Saturday, October 27, 2012
Peck, Richard. (2002). Fair weather. New York: Penguin.
Thirteen-year-old Rosie Beckett has never strayed further from her family's farm than a horse can pull a cart. Then a letter from Aunt Euterpe arrives, and everything changes. It's 1893, the year of the World's Columbian Exposition -- the "wonder of the age" -- otherwise known as the Chicago World's Fair. Tucked inside the pages of the letter are train tickets to Chicago, because Aunt Euterpe is inviting the Becketts to come for a visit and go to the fair! For Rosie, it's a summer of marvels -- a summer she'll never forget.
Just the opposite of A Year Down Under, this book has the country mouse going to the city. I enjoyed this book as much as the other books by Richard Peck, especially because of the historical names and places interwoven throughout the story and the hysterical characters.
Peck, Richard. (2005). The river between us. New York: Penguin.
The year is 1861. Civil war is imminent and Tilly Pruitt's brother, Noah, is eager to go and fight on the side of the North. With her father long gone, Tilly, her sister, and their mother struggle to make ends meet and hold the dwindling Pruitt family together. Then one night a mysterious girl arrives on a steamboat bound for St. Louis. Delphine is unlike anyone the small river town has even seen. Mrs. Pruitt agrees to take Delphine and her dark, silent traveling companion in as boarders. No one in town knows what to make of the two strangers, and so the rumors fly. Is Delphine's companion a slave? Could they be spies for the South? Are the Pruitts traitors? (Barnes and Noble overview)
When I was in junior high and high school I read mostly historical fiction for pleasure. Witch of Blackbird Pond and Withering Heights were two of my favorites. If this had been around during that time I would have picked this as one of my favorites as well. The plot of mystery, history, and love story all interwoven was intriguing. I can see recommending this book to those students who enjoy historical fiction or enjoy reading about the civil war era.
Peck, Richard. (2006). The teacher's funeral. New York: Penguin.

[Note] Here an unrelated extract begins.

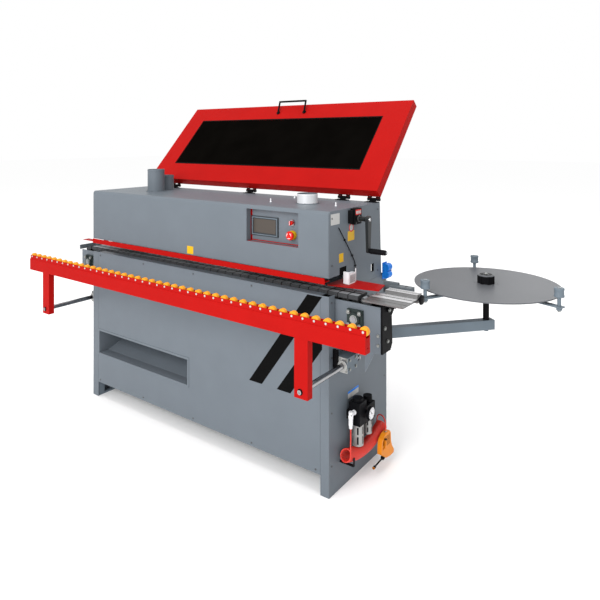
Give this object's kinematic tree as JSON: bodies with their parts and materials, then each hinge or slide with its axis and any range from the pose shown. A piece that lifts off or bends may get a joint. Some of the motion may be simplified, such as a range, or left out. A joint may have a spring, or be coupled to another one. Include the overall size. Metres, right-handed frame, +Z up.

Russell Culver is fifteen in 1904, and he's raring to leave his tiny Indiana farm town for the endless sky of the Dakotas. To him, school has been nothing but a chain holding him back from his dreams. Maybe now that his teacher has passed on, they'll shut the school down entirely and leave him free to roam.
I enjoyed the twist this book provided by having Russell's sister Tansy become the new teacher. I work in a rural school district and many of the students are familiar with having an older sibling be the caretaker for various reasons. Wish I had read this book when I was teaching older kids though as I think they would have connected to the plot and characters. I work in a second and third grade school library and I think this book is a little above their reading ability and appreciation.